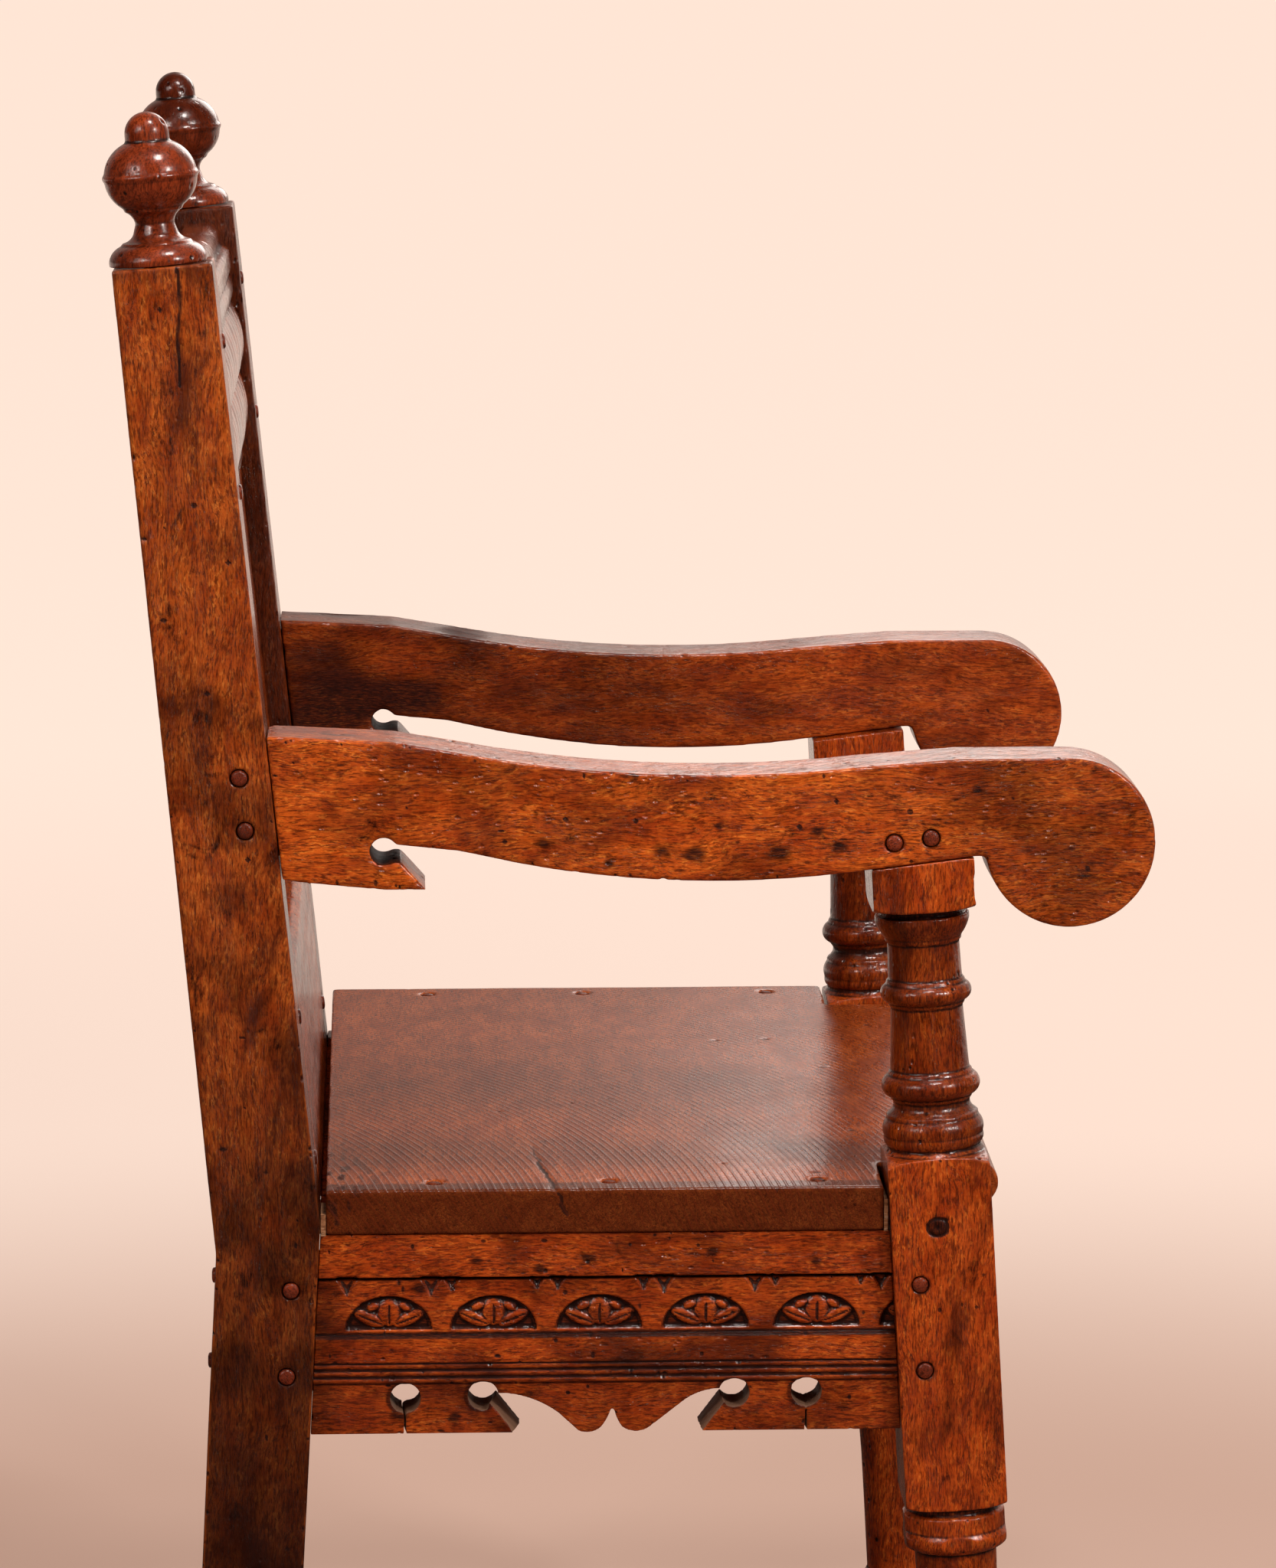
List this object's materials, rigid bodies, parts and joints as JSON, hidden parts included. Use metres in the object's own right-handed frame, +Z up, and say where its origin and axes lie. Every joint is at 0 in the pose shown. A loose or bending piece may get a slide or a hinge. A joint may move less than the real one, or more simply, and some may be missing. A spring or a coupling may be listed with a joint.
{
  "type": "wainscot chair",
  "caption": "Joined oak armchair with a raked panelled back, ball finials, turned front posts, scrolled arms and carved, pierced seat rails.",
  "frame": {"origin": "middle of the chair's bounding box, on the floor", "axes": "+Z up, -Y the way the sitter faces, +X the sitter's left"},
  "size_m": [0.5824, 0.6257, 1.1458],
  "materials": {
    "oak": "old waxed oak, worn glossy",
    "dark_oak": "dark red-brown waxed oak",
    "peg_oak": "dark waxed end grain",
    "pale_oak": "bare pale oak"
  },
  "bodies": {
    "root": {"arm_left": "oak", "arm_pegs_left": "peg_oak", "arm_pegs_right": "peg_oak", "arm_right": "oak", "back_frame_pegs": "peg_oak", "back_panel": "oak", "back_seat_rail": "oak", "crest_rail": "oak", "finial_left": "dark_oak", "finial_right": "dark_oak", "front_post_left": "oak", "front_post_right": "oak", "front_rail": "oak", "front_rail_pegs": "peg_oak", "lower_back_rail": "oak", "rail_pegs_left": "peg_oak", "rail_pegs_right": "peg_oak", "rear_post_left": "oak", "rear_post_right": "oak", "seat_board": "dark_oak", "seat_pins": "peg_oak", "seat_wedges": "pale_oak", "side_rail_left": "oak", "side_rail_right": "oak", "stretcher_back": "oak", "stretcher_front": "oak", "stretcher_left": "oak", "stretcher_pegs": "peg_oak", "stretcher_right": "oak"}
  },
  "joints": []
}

• **TASK STATEMENT**
Please set down the whole listing above without altering a single line.

• **THE OUTPUT**
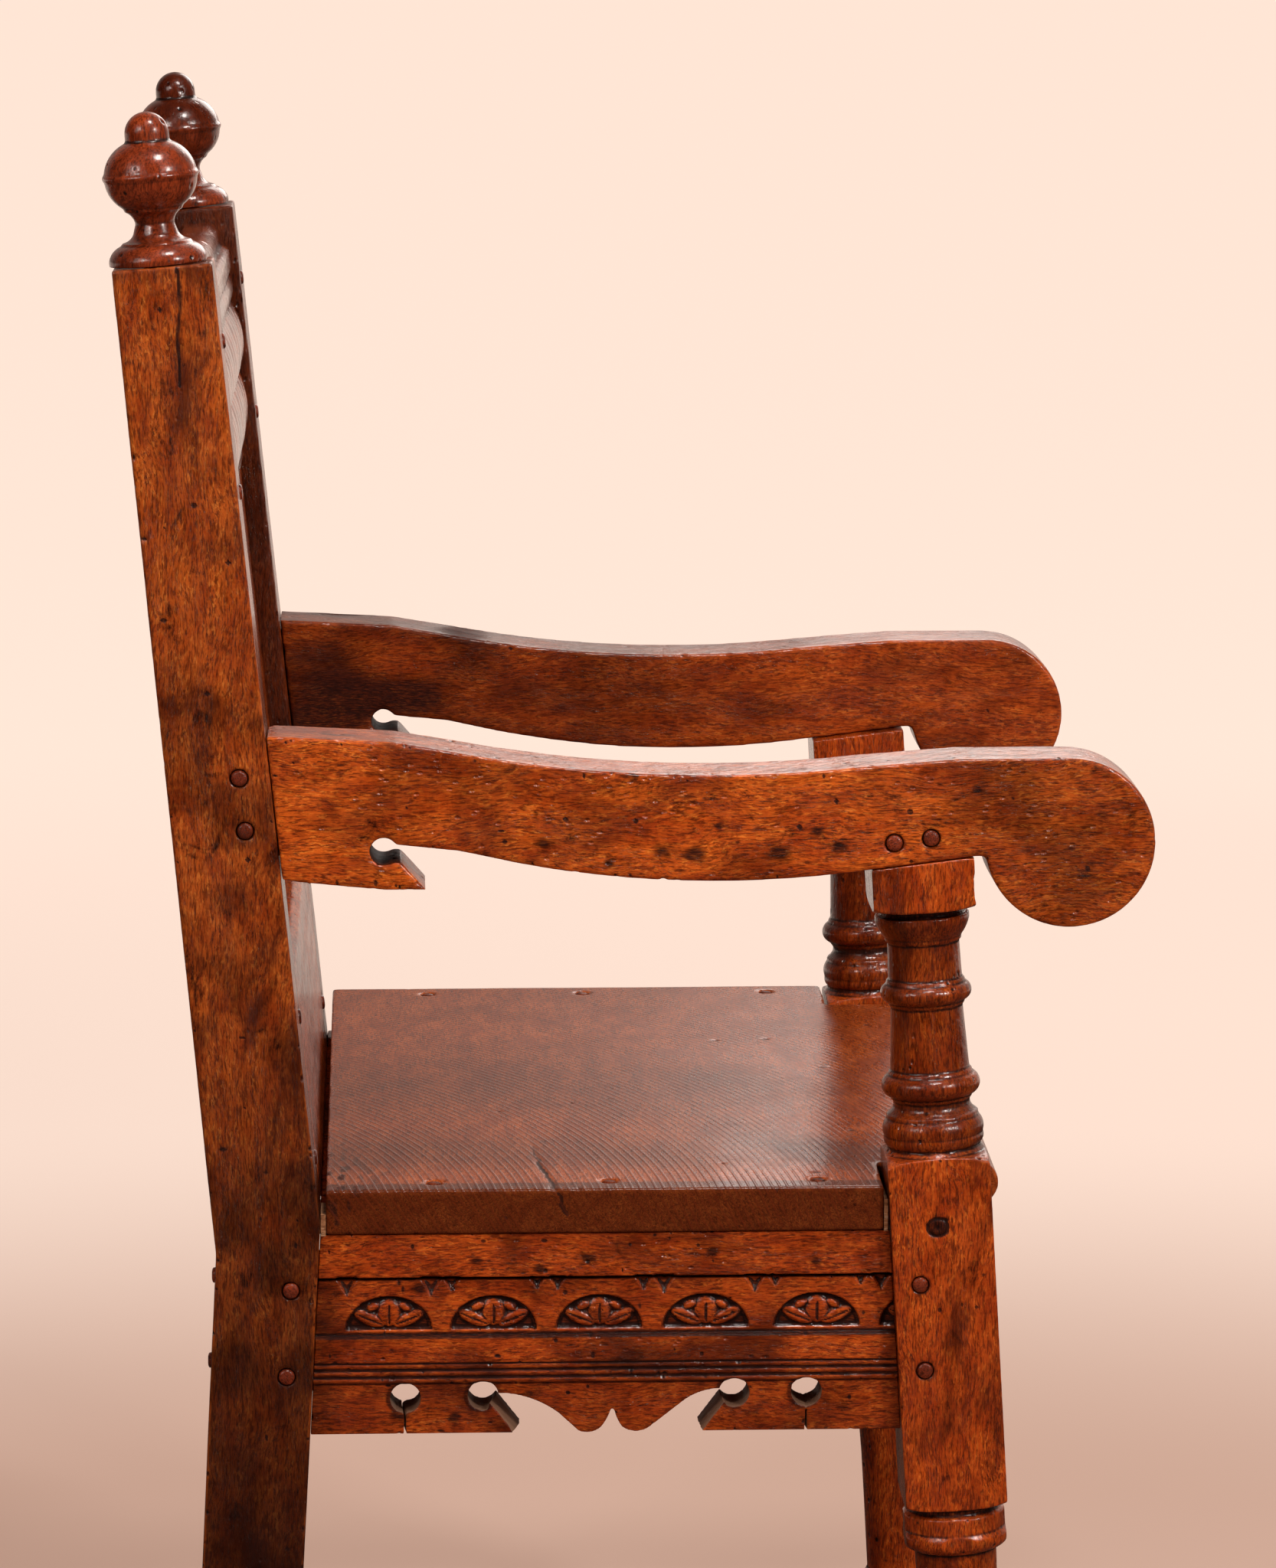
List this object's materials, rigid bodies, parts and joints as JSON, hidden parts included. Use metres in the object's own right-handed frame, +Z up, and say where its origin and axes lie. Every joint is at 0 in the pose shown. A loose or bending piece may get a slide or a hinge. A joint may move less than the real one, or more simply, and some may be missing. A spring or a coupling may be listed with a joint.
{
  "type": "wainscot chair",
  "caption": "Joined oak armchair with a raked panelled back, ball finials, turned front posts, scrolled arms and carved, pierced seat rails.",
  "frame": {"origin": "middle of the chair's bounding box, on the floor", "axes": "+Z up, -Y the way the sitter faces, +X the sitter's left"},
  "size_m": [0.5824, 0.6257, 1.1458],
  "materials": {
    "oak": "old waxed oak, worn glossy",
    "dark_oak": "dark red-brown waxed oak",
    "peg_oak": "dark waxed end grain",
    "pale_oak": "bare pale oak"
  },
  "bodies": {
    "root": {"arm_left": "oak", "arm_pegs_left": "peg_oak", "arm_pegs_right": "peg_oak", "arm_right": "oak", "back_frame_pegs": "peg_oak", "back_panel": "oak", "back_seat_rail": "oak", "crest_rail": "oak", "finial_left": "dark_oak", "finial_right": "dark_oak", "front_post_left": "oak", "front_post_right": "oak", "front_rail": "oak", "front_rail_pegs": "peg_oak", "lower_back_rail": "oak", "rail_pegs_left": "peg_oak", "rail_pegs_right": "peg_oak", "rear_post_left": "oak", "rear_post_right": "oak", "seat_board": "dark_oak", "seat_pins": "peg_oak", "seat_wedges": "pale_oak", "side_rail_left": "oak", "side_rail_right": "oak", "stretcher_back": "oak", "stretcher_front": "oak", "stretcher_left": "oak", "stretcher_pegs": "peg_oak", "stretcher_right": "oak"}
  },
  "joints": []
}